(What the task requires):
Identify and pull out each line of the entries in which "object" occurs.

(Raw records):
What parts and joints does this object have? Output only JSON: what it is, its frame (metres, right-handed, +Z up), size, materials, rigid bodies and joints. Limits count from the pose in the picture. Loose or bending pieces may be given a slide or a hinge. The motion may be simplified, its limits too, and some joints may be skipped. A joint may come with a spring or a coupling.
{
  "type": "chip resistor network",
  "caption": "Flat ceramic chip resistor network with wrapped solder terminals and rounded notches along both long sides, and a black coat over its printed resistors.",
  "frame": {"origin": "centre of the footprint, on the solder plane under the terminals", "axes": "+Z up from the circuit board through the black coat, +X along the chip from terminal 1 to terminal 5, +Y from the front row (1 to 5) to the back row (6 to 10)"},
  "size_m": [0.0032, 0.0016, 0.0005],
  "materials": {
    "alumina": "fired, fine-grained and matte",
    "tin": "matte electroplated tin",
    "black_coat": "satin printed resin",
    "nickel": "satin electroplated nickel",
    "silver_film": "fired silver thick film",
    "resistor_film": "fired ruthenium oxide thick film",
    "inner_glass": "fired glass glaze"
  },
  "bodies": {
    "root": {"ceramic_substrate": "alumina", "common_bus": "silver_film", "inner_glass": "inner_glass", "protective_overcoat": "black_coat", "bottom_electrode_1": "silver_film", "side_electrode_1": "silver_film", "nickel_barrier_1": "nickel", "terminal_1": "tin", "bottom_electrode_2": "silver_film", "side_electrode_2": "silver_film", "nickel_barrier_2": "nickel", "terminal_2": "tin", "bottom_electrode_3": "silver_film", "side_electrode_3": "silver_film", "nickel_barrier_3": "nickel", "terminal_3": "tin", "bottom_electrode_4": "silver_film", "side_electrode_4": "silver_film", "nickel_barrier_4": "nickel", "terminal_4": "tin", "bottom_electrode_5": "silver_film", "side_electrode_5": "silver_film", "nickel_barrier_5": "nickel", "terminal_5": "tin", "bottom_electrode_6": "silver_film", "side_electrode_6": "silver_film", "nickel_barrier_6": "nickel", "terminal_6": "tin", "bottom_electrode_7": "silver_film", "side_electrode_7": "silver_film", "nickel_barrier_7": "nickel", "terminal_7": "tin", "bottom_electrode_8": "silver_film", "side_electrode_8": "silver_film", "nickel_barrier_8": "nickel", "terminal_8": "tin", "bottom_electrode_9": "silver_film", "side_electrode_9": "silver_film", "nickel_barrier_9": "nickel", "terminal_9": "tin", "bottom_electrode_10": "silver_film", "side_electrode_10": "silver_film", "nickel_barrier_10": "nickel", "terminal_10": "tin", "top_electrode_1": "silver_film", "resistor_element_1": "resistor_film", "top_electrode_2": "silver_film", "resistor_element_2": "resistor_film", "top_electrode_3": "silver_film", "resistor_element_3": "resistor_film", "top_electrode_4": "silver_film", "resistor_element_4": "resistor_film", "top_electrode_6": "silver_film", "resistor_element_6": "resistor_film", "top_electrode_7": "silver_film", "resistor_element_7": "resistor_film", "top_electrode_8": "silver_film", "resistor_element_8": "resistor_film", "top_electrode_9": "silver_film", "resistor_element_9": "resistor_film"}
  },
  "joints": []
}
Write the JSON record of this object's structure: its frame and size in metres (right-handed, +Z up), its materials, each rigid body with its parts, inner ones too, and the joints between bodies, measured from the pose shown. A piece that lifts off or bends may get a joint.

(Written response):
What parts and joints does this object have? Output only JSON: what it is, its frame (metres, right-handed, +Z up), size, materials, rigid bodies and joints. Limits count from the pose in the picture. Loose or bending pieces may be given a slide or a hinge. The motion may be simplified, its limits too, and some joints may be skipped. A joint may come with a spring or a coupling.
Write the JSON record of this object's structure: its frame and size in metres (right-handed, +Z up), its materials, each rigid body with its parts, inner ones too, and the joints between bodies, measured from the pose shown. A piece that lifts off or bends may get a joint.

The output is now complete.